Recieved today in an email from Mike Mastin, clarifying an error to two I committed in the assembly of the article and photos.

Thanks Mike!

Thanks for running the article-a couple of points, the picture captioned "Arriving at the Rice Mill" is actually the northbound train from Crown Zellerbach swinging from its north bound alignment, alongside Shell Road, to an eastbound run, it is just about to cross #5 road.  The Highway 99 overpass crosses the tracks just behind the photographer's location.  

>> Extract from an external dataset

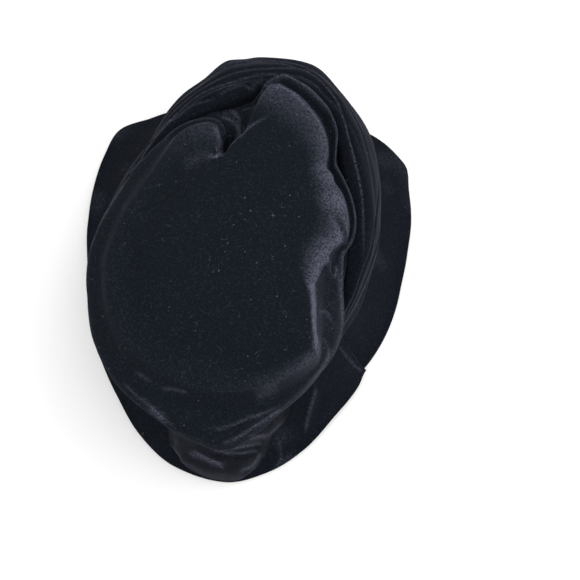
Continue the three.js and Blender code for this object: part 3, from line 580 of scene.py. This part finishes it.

The 'small type' paragraph "After pulling into one of the empty tracks at the Rice Mill, the engine would come around to the tail end and set the caboose over to another track before switching the train out. On occasion the crew would 'drop' the caboose allowing the engine to perform other work before coming toi the rear of the train" is not correct, it implies a run around at the mill.  The mill had two stub tracks, one by the loading doors and a set over track.  The southbound train would always have the caboose immediately behind the engine.  After eating supper west of the #5 road crossing, between switches of the siding, the engine would run around its train and shove east 1/2 mile or so to the mill.